En la sociedad actual, cuando vemos pagarse a un ministro cien mil pesetas al año, mientras que el trabajador tiene que contentarse con mil o menos; cuando vemos al contramaestre pagado dos o tres veces más que el obrero, y que entre los mismos obreros hay todas las gradaciones, desde diez pesetas diarias hasta los treinta céntimos de la campesina, desaprobamos el alto salario del ministro, pero también la diferencia entre las diez pesetas del obrero y los treinta céntimos de la pobre mujer, y decimos: “¡Abajo los privilegios de la educación, igual que los del nacimiento!” Somos anarquistas, precisamente porque tales privilegios nos sublevan.
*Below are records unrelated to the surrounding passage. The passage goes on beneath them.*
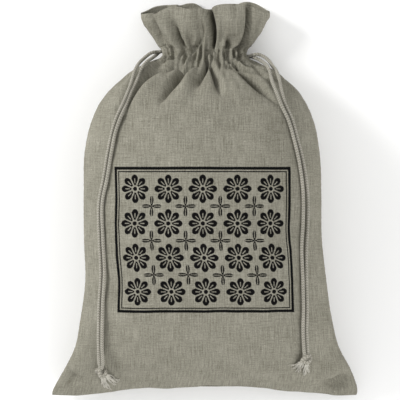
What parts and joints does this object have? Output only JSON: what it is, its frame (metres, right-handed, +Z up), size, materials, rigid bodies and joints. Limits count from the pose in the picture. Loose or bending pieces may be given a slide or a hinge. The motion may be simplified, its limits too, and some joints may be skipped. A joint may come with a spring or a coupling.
{
  "type": "drawstring bread bag",
  "caption": "Filled linen bag for bread, gathered under a deep ruffle by two braided drawstrings that hang down the front and end in frayed knots.",
  "frame": {"origin": "on the surface the bag lies on, under the middle of its outline", "axes": "+Z up out of the front of the bag, +Y along the bag towards its mouth, +X to the right seen from the front"},
  "size_m": [0.2988, 0.3826, 0.127],
  "materials": {
    "linen": "matt plain-woven undyed linen with slubs, a black printed motif on the front",
    "cotton_cord": "matt braided undyed cotton"
  },
  "bodies": {
    "root": {"front_panel": "linen", "back_panel": "linen", "left_cord_run": "cotton_cord", "right_cord_run": "cotton_cord", "left_outer_strand": "cotton_cord", "left_inner_strand": "cotton_cord", "right_outer_strand": "cotton_cord", "right_inner_strand": "cotton_cord", "left_knot": "cotton_cord", "right_knot": "cotton_cord"}
  },
  "joints": []
}
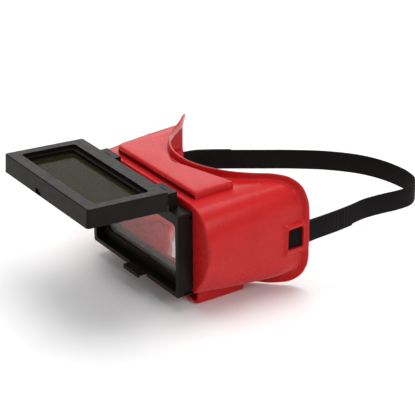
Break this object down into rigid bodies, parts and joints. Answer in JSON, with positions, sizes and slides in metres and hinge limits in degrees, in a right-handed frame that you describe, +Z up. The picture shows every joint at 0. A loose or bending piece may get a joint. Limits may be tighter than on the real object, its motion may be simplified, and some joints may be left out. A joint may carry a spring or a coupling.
{
  "type": "lift-front welding goggles",
  "caption": "Soft wraparound goggle body with a clear front lens, a hinged dark filter frame that lifts up, covered vents and an elastic head strap.",
  "frame": {"origin": "on the flat underside of the bottom vent cover, on the centre line, 24 mm behind the plane of the fixed frame's front face", "axes": "+Z up as worn and as it stands, lens side towards -Y, +X towards the wearer's left; the filter frame is lifted at rest"},
  "size_m": [0.1651, 0.2964, 0.104],
  "materials": {
    "soft_red": "satin",
    "black_plastic": "satin",
    "clear_plastic": "gloss",
    "filter_green": "gloss",
    "black_rubber": "matte",
    "pin_steel": "satin",
    "elastic_webbing": "matte"
  },
  "bodies": {
    "goggles": {"goggle_body": "soft_red", "top_vent_cover": "soft_red", "bottom_vent_cover": "soft_red", "front_frame": "black_plastic", "lens_retainer": "black_plastic", "clear_lens": "clear_plastic", "lens_gasket": "black_rubber", "hinge_pin_left": "pin_steel", "hinge_pin_right": "pin_steel", "strap": "elastic_webbing"},
    "flip": {"flip_frame": "black_plastic", "cover_plate": "clear_plastic", "shade_filter": "filter_green", "filter_gasket": "black_rubber", "filter_retainer": "black_plastic"},
    "latch": {"latch_tongue": "black_plastic"}
  },
  "joints": [
    {"name": "filter_hinge", "type": "hinge", "parent": "goggles", "child": "flip", "pos_m": [0, -0.02656, 0.08734], "axis": [1, 0, 0], "range_deg": [0, 93.75]},
    {"name": "latch_press", "type": "hinge", "parent": "goggles", "child": "latch", "pos_m": [0, -0.0188, 0.0144], "axis": [1, 0, 0], "range_deg": [0, 8], "stiffness_Nm_per_rad": 0.3}
  ]
}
He aquí por qué, comprendiendo ciertos colectivistas la imposibilidad de mantener la escala de los salarios en una sociedad inspirada por el soplo de la revolución, se apresuran a proclamar que los salarios serán iguales. Pero se estrellan contra nuevas dificultades, y su igualdad de los salarios es una utopía tan irrealizable como la escala de los otros colectivistas.
Una sociedad que se haya apoderado de toda la riqueza social y proclamado que todos tienen derecho a ella —cualquiera que fuese la participación que en crearla hubieran tomado antes—, se verá obligada a abandonar toda idea de asalariamiento, sea en moneda, sea en bonos de trabajo, bajo cualquier forma que se presente.